Hedge funds are swarming to take advantage of a loophole in the new tax law, but the Trump administration is attempting to close the loophole.
The Republican-led law imposes changes to the carried interest loophole, which allows money managers - like hedge fund and private equity managers - to take a lower tax rate on asset sales compared to the normal income-tax rate.
President Donald Trump promised to end the loophole, but the Republican tax law only makes a slight change to the rules.
Under previous law, investors had to hold an investment for more than a year to get the discounted rate. The new law increased that waiting period to three years. While skepticism was already abound over how big of a difference the tweak would make, it appears that some of the new law's language allows investors to skirt the change entirely.
In the law, as first reported by Bloomberg, large investors have found a way to avoid the new waiting period. The three-year period does not apply if the profits from an investment sale go toward a corporation instead of an individual. So hedge funds and investors have begun to set up shell corporations to funnel these short-term asset sale profits through in order to get the lower capital gains rate.

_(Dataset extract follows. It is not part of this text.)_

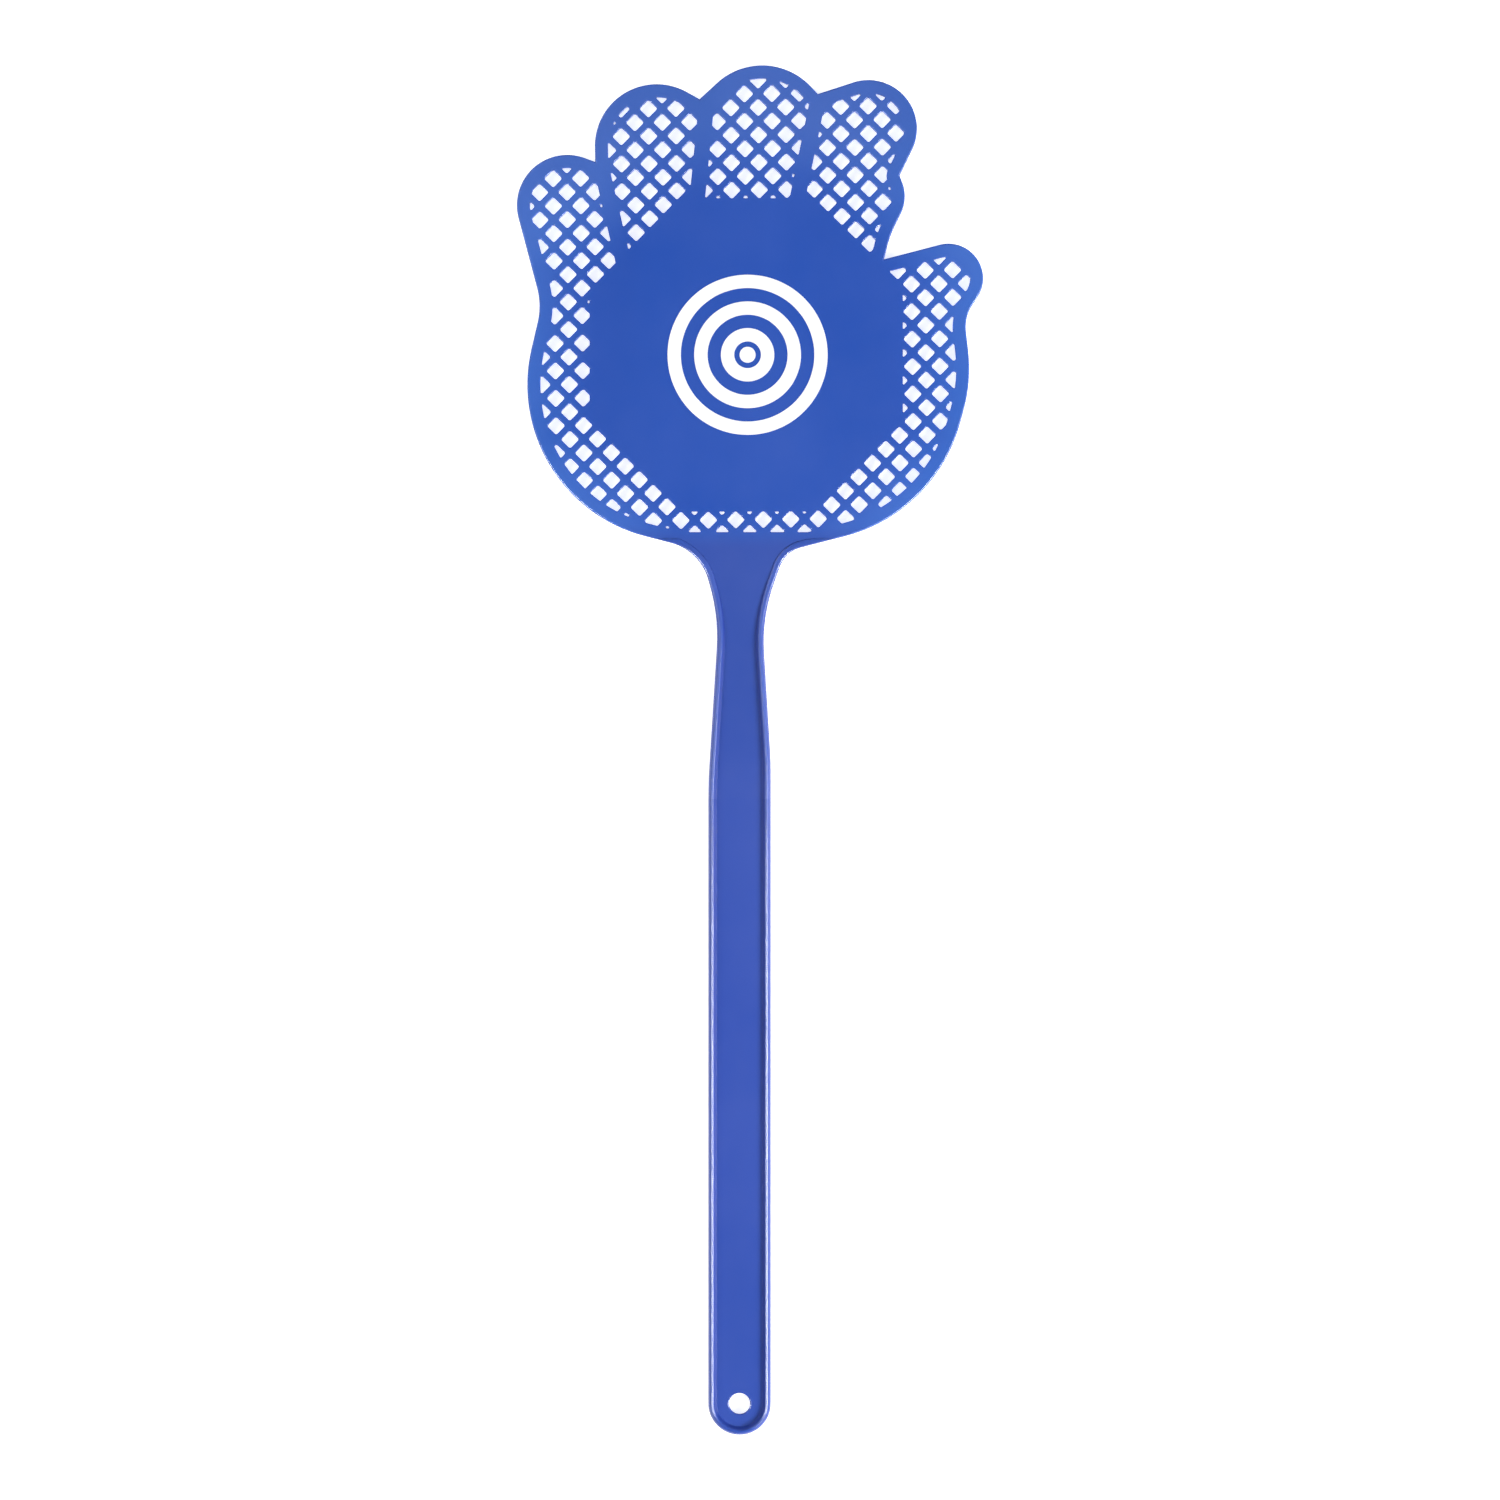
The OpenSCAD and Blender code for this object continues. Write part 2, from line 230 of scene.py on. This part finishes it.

According to Bloomberg, billionaire Paul Singer's hedge fund Elliott Management Corp. has already created four limited-liability corporations to take advantage of the change. More than 70 have been set up under the names of executives at private equity firm Starwood Capital Group.
Overall, there was a 19% in new LLCs created in Delaware in December.
Treasury Secretary Steven Mnuchin said Wednesday and said that the Trump administration plans to try to close the loophole.
"I've already met with the IRS and our Office of Tax Policy this morning as a result of that article," Mnuchin said. "Taxpayers will not be able to get that loophole."